> Work to be completed: Each line from the beginning of the data below through the line containing "return level *" should be repeated exactly, please.

> Data segment:

= = = = = = =

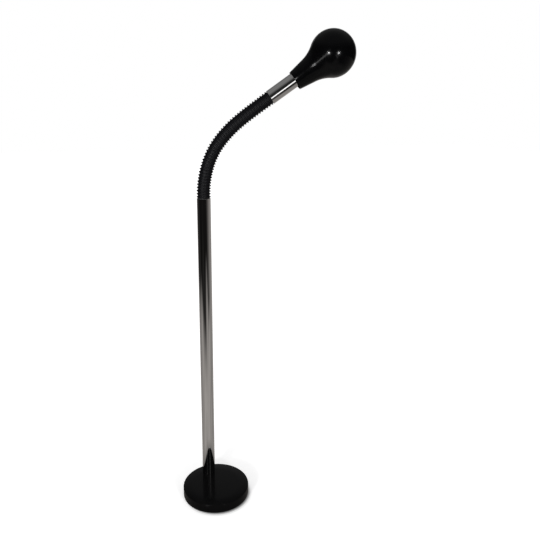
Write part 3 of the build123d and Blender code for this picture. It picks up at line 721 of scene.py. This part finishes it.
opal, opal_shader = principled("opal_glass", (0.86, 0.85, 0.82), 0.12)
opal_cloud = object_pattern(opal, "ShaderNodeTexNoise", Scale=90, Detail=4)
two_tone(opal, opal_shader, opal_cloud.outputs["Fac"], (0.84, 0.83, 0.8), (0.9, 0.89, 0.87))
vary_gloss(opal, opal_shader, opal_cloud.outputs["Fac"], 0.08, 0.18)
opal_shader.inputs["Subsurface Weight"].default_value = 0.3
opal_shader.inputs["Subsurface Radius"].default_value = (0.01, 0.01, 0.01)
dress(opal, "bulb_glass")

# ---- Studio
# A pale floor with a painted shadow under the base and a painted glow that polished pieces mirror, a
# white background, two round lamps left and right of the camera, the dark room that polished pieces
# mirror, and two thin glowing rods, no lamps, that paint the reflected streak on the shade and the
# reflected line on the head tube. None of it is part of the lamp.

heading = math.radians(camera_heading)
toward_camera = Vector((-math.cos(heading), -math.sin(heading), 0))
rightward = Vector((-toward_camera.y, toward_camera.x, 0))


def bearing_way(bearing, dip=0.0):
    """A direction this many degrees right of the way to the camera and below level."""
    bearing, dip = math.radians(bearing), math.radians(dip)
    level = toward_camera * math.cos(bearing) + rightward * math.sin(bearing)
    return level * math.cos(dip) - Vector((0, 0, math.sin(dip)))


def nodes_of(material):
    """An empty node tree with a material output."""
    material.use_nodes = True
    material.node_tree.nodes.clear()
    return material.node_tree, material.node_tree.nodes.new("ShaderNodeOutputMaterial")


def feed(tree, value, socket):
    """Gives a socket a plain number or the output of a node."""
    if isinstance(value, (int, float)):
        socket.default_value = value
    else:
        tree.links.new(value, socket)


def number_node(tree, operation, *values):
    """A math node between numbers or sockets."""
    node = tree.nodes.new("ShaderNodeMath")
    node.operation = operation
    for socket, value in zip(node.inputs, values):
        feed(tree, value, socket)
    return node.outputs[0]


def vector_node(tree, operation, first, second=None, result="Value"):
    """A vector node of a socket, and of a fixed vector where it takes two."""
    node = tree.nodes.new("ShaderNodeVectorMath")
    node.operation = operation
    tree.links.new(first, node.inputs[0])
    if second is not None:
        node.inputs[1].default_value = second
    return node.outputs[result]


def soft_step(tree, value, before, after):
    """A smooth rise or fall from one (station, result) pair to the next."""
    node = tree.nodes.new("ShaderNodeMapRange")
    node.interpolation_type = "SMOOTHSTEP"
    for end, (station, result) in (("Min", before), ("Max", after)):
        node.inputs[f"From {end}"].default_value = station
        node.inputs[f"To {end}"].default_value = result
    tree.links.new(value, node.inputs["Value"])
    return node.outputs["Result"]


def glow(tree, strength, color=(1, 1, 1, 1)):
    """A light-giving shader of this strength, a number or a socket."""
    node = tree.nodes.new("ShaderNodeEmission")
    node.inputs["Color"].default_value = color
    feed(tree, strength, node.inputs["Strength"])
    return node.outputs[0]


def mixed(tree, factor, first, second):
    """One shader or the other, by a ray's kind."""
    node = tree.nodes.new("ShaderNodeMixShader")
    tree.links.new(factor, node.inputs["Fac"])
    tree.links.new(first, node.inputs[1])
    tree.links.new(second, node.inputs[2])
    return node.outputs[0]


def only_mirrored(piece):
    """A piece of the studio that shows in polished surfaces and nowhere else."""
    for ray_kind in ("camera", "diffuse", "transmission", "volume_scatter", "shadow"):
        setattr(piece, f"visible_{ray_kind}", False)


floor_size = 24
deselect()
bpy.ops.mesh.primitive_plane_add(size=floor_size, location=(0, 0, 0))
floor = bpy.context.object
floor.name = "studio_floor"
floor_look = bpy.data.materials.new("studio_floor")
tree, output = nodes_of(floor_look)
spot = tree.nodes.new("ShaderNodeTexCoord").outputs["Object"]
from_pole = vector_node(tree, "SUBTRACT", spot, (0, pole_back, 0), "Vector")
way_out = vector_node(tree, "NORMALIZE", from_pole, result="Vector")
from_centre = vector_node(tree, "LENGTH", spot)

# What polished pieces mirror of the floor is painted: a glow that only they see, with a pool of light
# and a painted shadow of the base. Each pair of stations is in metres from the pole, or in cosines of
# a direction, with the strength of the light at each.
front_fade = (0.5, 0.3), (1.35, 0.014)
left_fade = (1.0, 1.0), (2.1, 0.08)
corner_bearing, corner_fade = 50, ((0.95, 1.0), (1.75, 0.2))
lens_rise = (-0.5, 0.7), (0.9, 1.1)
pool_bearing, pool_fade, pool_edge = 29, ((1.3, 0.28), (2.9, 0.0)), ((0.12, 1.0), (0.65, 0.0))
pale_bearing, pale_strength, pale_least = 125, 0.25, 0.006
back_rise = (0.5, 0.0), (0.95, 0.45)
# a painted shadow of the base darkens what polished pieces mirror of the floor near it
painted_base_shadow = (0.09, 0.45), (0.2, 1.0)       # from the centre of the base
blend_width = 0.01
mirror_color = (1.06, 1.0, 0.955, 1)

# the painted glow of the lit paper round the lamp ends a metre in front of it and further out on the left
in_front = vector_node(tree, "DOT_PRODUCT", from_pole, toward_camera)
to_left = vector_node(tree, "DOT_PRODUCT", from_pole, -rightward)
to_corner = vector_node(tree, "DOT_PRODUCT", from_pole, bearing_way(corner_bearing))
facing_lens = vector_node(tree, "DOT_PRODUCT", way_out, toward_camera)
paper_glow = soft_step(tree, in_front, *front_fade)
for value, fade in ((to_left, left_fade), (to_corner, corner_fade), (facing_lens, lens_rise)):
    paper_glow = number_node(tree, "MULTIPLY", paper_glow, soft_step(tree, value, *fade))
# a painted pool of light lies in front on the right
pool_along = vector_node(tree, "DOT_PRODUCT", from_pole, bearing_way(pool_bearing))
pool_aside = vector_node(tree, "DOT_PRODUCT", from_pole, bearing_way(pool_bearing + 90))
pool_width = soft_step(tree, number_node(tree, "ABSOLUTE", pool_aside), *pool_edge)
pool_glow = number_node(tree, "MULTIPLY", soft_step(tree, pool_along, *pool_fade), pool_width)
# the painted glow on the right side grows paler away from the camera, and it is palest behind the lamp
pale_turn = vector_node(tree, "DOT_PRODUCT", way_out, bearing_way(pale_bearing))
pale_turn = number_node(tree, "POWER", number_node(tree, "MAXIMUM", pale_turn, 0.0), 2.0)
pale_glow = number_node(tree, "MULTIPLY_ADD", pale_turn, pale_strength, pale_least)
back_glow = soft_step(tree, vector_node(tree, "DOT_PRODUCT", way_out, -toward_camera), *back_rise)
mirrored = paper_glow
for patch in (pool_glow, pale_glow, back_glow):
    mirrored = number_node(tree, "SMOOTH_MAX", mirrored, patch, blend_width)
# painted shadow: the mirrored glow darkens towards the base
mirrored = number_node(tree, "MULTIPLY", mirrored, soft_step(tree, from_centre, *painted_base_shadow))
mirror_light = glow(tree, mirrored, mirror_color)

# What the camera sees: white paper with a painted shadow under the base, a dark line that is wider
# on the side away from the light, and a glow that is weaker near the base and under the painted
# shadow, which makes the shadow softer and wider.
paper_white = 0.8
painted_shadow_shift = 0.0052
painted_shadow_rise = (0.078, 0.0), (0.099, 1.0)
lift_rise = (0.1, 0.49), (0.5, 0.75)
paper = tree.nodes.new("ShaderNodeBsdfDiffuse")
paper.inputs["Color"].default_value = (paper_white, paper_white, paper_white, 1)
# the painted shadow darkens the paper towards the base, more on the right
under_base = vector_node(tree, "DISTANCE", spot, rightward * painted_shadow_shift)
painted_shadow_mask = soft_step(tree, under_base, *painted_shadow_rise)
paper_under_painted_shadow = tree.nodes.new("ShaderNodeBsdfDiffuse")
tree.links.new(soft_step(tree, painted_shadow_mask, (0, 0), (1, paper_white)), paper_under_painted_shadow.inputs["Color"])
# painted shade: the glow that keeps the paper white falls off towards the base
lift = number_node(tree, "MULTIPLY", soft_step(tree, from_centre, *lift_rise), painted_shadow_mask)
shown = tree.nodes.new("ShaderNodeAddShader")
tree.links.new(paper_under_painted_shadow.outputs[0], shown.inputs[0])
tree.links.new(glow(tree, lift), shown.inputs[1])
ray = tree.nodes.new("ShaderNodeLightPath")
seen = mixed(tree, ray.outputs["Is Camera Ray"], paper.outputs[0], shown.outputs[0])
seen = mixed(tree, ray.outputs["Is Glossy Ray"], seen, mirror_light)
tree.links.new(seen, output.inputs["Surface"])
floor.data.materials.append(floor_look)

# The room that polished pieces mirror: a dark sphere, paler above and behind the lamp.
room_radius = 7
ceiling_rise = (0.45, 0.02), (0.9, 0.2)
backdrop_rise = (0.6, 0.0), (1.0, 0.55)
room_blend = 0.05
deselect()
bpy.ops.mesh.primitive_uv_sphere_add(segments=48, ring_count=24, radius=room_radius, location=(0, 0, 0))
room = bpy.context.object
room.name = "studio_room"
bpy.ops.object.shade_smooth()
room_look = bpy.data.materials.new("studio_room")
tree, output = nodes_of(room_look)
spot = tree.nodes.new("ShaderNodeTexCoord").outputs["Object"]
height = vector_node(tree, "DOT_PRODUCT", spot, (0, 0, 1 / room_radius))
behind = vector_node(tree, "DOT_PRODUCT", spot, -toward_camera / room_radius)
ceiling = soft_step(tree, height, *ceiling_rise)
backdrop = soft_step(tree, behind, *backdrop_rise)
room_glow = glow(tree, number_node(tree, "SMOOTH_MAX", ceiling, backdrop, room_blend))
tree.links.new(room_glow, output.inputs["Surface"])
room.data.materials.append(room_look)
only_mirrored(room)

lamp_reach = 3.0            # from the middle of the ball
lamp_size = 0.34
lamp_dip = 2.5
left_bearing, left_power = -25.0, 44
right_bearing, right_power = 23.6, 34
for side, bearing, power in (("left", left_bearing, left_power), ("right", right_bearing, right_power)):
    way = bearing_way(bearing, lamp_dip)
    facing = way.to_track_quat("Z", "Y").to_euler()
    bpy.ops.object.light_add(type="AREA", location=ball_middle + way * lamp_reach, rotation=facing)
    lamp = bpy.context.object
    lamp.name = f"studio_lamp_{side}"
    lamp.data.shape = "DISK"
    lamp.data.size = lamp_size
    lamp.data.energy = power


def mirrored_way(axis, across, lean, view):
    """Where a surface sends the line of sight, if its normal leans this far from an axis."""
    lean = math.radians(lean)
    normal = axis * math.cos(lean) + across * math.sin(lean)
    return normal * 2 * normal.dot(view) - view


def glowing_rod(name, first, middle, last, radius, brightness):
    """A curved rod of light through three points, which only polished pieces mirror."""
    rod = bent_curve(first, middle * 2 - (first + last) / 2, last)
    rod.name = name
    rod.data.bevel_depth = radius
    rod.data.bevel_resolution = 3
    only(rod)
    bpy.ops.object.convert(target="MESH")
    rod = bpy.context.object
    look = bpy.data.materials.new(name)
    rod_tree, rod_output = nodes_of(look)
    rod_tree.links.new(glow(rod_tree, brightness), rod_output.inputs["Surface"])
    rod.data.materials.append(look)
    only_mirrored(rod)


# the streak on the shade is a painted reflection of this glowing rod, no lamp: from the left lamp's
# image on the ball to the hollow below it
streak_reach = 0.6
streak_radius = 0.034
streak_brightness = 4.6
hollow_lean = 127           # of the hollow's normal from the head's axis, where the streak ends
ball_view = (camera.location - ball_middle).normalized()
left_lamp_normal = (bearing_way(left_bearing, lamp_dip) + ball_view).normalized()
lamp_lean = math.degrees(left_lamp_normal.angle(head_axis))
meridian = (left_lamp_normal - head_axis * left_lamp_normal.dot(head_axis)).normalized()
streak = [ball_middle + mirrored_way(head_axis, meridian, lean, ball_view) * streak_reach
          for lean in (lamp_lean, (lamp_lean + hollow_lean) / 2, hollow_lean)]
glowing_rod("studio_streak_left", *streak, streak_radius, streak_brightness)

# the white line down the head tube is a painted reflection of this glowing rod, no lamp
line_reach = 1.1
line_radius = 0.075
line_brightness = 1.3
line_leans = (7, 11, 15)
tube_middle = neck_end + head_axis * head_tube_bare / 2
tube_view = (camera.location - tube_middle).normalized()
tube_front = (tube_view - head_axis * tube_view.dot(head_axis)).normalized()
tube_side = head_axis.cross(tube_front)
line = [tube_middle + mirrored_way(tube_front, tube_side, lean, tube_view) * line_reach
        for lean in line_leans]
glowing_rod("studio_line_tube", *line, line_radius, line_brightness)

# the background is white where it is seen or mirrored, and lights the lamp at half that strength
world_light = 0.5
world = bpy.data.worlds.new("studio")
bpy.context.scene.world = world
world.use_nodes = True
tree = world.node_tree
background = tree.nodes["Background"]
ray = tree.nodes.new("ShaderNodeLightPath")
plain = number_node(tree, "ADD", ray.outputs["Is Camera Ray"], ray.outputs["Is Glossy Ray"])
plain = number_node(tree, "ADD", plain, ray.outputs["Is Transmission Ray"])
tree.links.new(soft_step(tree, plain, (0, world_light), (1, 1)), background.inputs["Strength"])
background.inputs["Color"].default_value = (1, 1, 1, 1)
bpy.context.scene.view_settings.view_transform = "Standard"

= = = = = = =

> Output for this task:
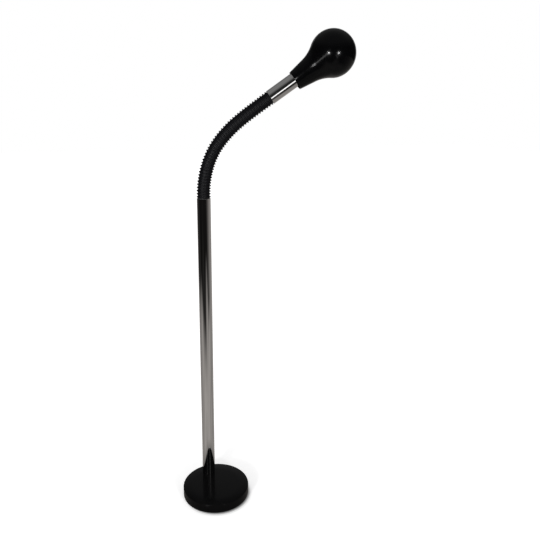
Write part 3 of the build123d and Blender code for this picture. It picks up at line 721 of scene.py. This part finishes it.
opal, opal_shader = principled("opal_glass", (0.86, 0.85, 0.82), 0.12)
opal_cloud = object_pattern(opal, "ShaderNodeTexNoise", Scale=90, Detail=4)
two_tone(opal, opal_shader, opal_cloud.outputs["Fac"], (0.84, 0.83, 0.8), (0.9, 0.89, 0.87))
vary_gloss(opal, opal_shader, opal_cloud.outputs["Fac"], 0.08, 0.18)
opal_shader.inputs["Subsurface Weight"].default_value = 0.3
opal_shader.inputs["Subsurface Radius"].default_value = (0.01, 0.01, 0.01)
dress(opal, "bulb_glass")

# ---- Studio
# A pale floor with a painted shadow under the base and a painted glow that polished pieces mirror, a
# white background, two round lamps left and right of the camera, the dark room that polished pieces
# mirror, and two thin glowing rods, no lamps, that paint the reflected streak on the shade and the
# reflected line on the head tube. None of it is part of the lamp.

heading = math.radians(camera_heading)
toward_camera = Vector((-math.cos(heading), -math.sin(heading), 0))
rightward = Vector((-toward_camera.y, toward_camera.x, 0))


def bearing_way(bearing, dip=0.0):
    """A direction this many degrees right of the way to the camera and below level."""
    bearing, dip = math.radians(bearing), math.radians(dip)
    level = toward_camera * math.cos(bearing) + rightward * math.sin(bearing)
    return level * math.cos(dip) - Vector((0, 0, math.sin(dip)))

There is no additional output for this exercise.